The easy name for that is pretension, bourgeois indifference. The truth is something else again.
This is the part where I admit that I am an economic refugee from Writer Brooklyn, and one with more than her fair share of bitterness at that. In another life I lived right near where the Book Festival is held. I rented a loft apartment in an old sailing factory and it had a dishwasher and a washer-dryer. The ceilings were very high, sloped to a 24-foot high point, exposed beams. There was a lot of room for thinking in such a place. I still dream about it, two years after I moved out. It was terribly expensive for Brooklyn at the time, but even then I had an intuition that I would never be able to afford to live in a loft again — it was already clear to me that being a lawyer, which is what I was, was Not Sustainable — so I took it on and wrote the money off to How I Live With Myself In This Profession Which Is Wrong Wrong Wrong. What I wanted most from it was to be the kind of person who lived in a loft, so I took the easiest and most direct route there. It made me Of Brooklyn by default. I thought: I can write here.
But mostly what I did there was thinking about what I wasn’t writing, and why, and whether I could change anything, even one little thing, about the life I was living. Most days I concluded that I could not.
Last week an official entity nonetheless declared me a Real Writer. It was more of a bureaucratic designation than anything else, but it ended a long period of stress. I’d been worrying for weeks and months and said I could stay in New York and work as one, and the touch of that fairy wand meant yes. I became a child whose clapping had just saved Tinkerbell. I could not control my happiness. So off I went to the social networks and said to all my friends, Oh my gosh! I don’t have to be a lawyer anymore!
This would have been a more elegant and self-abnegating thing to do if many of my friends were not still lawyers.
My inbox filled with missives from people who were doing all sorts of things, all of them more delicate and better-mannered than I, many of them comfortably and happily entrenched in lives of great privilege, to all outward appearances. They had houses and children and solvent bank accounts. And all of them wanted to know: how did I do it? Said one, who obviously hadn’t been in touch recently: “So, living the Brooklyn dream, huh?” And could I tell them how they could do it, too?

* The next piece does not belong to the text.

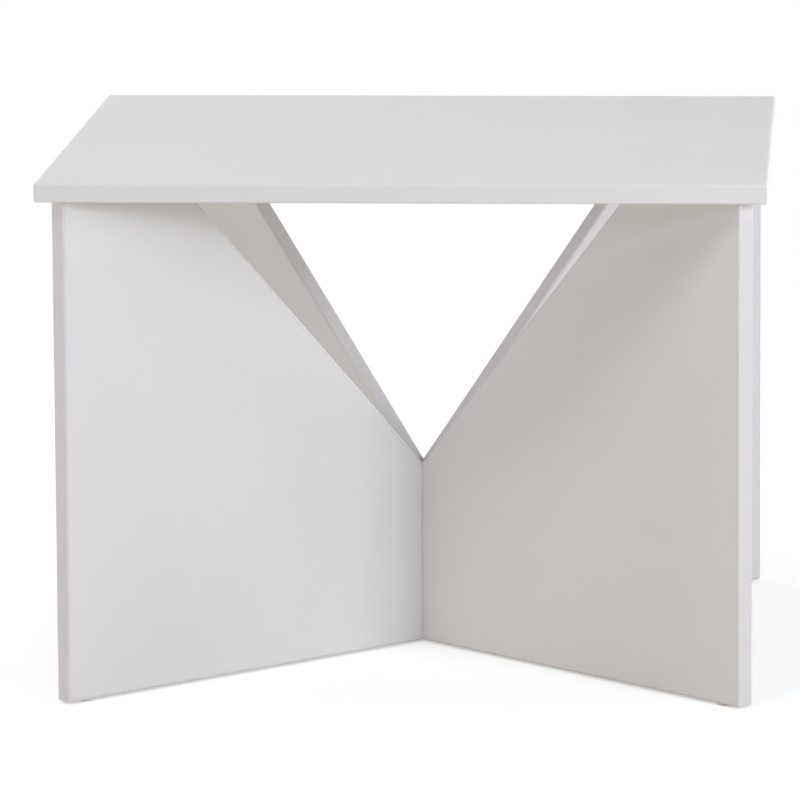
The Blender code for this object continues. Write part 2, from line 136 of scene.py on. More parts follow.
# Studio lamps: name, heading from the front and rise in degrees, side in metres, watts, tint
LAMPS = (
    ("key_right", 45, 13, 0.4, 12.2, (0.91, 1.0, 1.0)),
    ("key_right_outer", 50, 13, 0.4, 7.1, (0.72, 0.78, 1.0)),
    ("key_right_high", 50, 22, 0.4, 12.2, (0.8, 0.83, 1.0)),
    ("key_front", 22, 20, 0.4, 12.8, (0.92, 0.96, 1.0)),
    ("fill_front_left", 315, 1, 0.5, 5.0, (1.0, 0.89, 0.78)),
    ("fill_left", 270, 10, 1.2, 13.3, (0.92, 0.97, 1.0)),
    ("fill_back_left", 225, 30, 1.2, 29.4, (0.99, 0.97, 1.0)),
    ("fill_back", 180, 30, 1.2, 11.5, (0.89, 0.85, 1.0)),
    ("fill_back_right", 135, 8, 1.2, 35.1, (0.86, 0.95, 1.0)),
    ("fill_right", 90, 10, 1.2, 8.1, (1.0, 0.94, 0.88)),
    ("top_left", 330, 36, 0.8, 5.9, (1.0, 0.96, 1.0)),
    ("top_left_high", 330, 48, 0.8, 6.2, (0.84, 0.93, 1.0)),
    ("top_front", 345, 52, 0.8, 11.9, (1.0, 0.96, 0.95)),
    ("overhead", 0, 85, 1.2, 19.2, (1.0, 0.93, 0.83)),
)

# Least gap between a lamp and the floor, in metres
LAMP_CLEARANCE = 0.02

# Where the floor fades to white, as shares of the top's width
FADE_START_SHARE, FADE_END_SHARE = 1.5, 3.5


# Measures taken from the frame
def along(node, axis):
    """The lowest and highest place of a node along an axis."""
    places = [vertex.co.dot(axis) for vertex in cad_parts[node].data.vertices]
    return min(places), max(places)


def span(node, axis):
    low, high = along(node, axis)
    return high - low


class LegPanel:
    """One leg panel: its board, its run on the floor and the wings at the two ends of the run."""

    def __init__(self, board, wings):
        first, last = (sum(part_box(f"{wing}_glide"), Vector()) / 2 for wing in wings)
        self.board = board
        self.wings = dict(zip((-1, 1), wings))
        self.run = Vector((last.x - first.x, last.y - first.y, 0)).normalized()
        self.face = UP.cross(self.run)


PANEL_A = LegPanel("leg_panel_a", ("front_left", "back_right"))
PANEL_B = LegPanel("leg_panel_b", ("back_left", "front_right"))
LEG_PANELS = (PANEL_A, PANEL_B)
WINGS = [(panel, wing) for panel in LEG_PANELS for wing in panel.wings.values()]

TOP_WIDTH = span("top_front_band", Vector((1, 0, 0)))
TOP_DEPTH = 2 * along("top_back_band", Vector((0, 1, 0)))[1]
TOP_FOOT, TOP_FACE = along("top_board", UP)
BOARD_THICKNESS = TOP_FACE - TOP_FOOT
BAND_THICKNESS = span("top_front_band", Vector((0, 1, 0)))
LEG_FOOT, LEG_TOP = along("front_left_end_band", UP)
LEG_REACH = along("back_right_end_band", PANEL_A.run)[1]
LEG_THICKNESS = span(PANEL_A.board, PANEL_A.face)
NOTCH_APEX = max(vertex.co.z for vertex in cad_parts["back_right_notch_band"].data.vertices
                 if vertex.co.dot(PANEL_A.run) < BAND_THICKNESS)
NOTCH_REACH = along("back_right_notch_band", PANEL_A.run)[1] - BAND_THICKNESS * math.sqrt(2)


# Properties
def length(name, description, default):
    return bpy.props.FloatProperty(name=name, description=description, default=default,
                                   min=0, precision=5, unit="LENGTH")


def share(name, description, default):
    return bpy.props.FloatProperty(name=name, description=description, default=default,
                                   min=0, max=1, subtype="FACTOR")


def rotation(name, description, degrees):
    return bpy.props.FloatProperty(name=name, description=description,
                                   default=math.radians(degrees), unit="ROTATION")


def colour(name, description, default):
    return bpy.props.FloatVectorProperty(name=name, description=description, default=default,
                                         min=0, max=1, size=3, subtype="COLOR")


class CoffeeTableSizes(bpy.types.PropertyGroup):
    """Sizes of the banding and fittings that the frame leaves plain"""

    glue_line: length("Glue Line", "Seam between a board and its banding", 0.00006)
    edge_radius: length("Edge Radius", "Rounding of the banding's outer edges", 0.0021)
    skin: length("Melamine Skin", "Paper and resin on the chipboard", 0.00025)
    flute_depth: length("Flute Depth", "Glue grooves of a dowel", 0.0003)
    dowel_chamfer: length("Dowel Chamfer", "Chamfer on the ends of a dowel", 0.0008)
    thread_pitch: length("Thread Pitch", "Rise of the bolt's thread in one turn", 0.0014)
    thread_depth: length("Thread Depth", "Depth of the bolt's thread", 0.0007)
    cap_crown: length("Cap Crown", "Rise of a cam cap's middle over its shoulder", 0.0003)
    cap_edge: length("Cap Edge", "Rounding of a cam cap's rim", 0.0005)
    peg_span: length("Peg Span", "Reach of the cross under a cap", 0.0066)
    peg_width: length("Peg Width", "Thickness of the cross under a cap", 0.0012)
    glide_edge: length("Glide Edge", "Rounding of a glide's rim", 0.0007)
    nail_diameter: length("Nail Diameter", "Nail of a glide", 0.0022)
    nail_tip: length("Nail Tip", "Length of the nail's point", 0.002)


class CoffeeTableFinishes(bpy.types.PropertyGroup):
    """Colours, roughness and gloss of the materials"""

    melamine: colour("Melamine", "Colour of the board faces", (0.765, 0.765, 0.76))
    melamine_roughness: share("Melamine Roughness", "Roughness of the board faces", 0.75)
    melamine_gloss: share("Melamine Gloss", "Share of the usual surface reflection", 0.3)
    chipboard: colour("Chipboard", "Colour of the board's core", (0.50, 0.36, 0.22))
    banding: colour("Banding", "Colour of the edge banding", (0.71, 0.71, 0.705))
    banding_roughness: share("Banding Roughness", "Roughness of the edge banding", 0.4)
    banding_gloss: share("Banding Gloss", "Share of the usual surface reflection", 0.4)
    beech: colour("Beech", "Colour of the dowels", (0.60, 0.41, 0.24))
    zinc: colour("Zinc", "Colour of the cast cams", (0.55, 0.55, 0.54))
    steel: colour("Steel", "Colour of the plated bolts", (0.62, 0.60, 0.55))
    plastic: colour("Plastic", "Colour of caps and glides", (0.78, 0.78, 0.77))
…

It’s easy to make fun of the rooftop-cured cheese and the artisanal window-grate grapes, the fair-trade Chardonnay and the books bound by hand by Etsy-ambitious, quasi-corporate overlords. It’s easy to mock all the wanting and the longing for something that that represents, and necessary too, because let’s be honest, I don’t put it past anyone that we won’t find a way to farm oysters from the Gowanus, pack them in a Moleskine-inspired gift box, and sell them to people too distracted to think about it. The crassness of marketing is not limited to traditional capitalism; it can be there in the DIY economy too. And there are real, serious economic consequences to be discussed.
My point is simply that those factors aren’t all that’s there. People who work jobs, who do not call themselves Writers or Artists or Filmmakers, do not lack imaginations. If anything theirs are hungrier for lack of being fed. The food fetish is just a way of putting that in the world, the desperation to be something, anything else, and not a small amount of conviction that no other life is in the cards. Perhaps the anomie is grating, but it is also real.
I haven’t written back to anyone yet, because I was embarrassed at what now felt like an unkind brag, even if my self-aggrandizement was hardly reflected by net-worth. But I think that what I will say is this: the second I gave up on living in “Brooklyn” was the moment all of this began to work out. But that doesn’t mean that I wouldn’t, in time and with money, end up back there.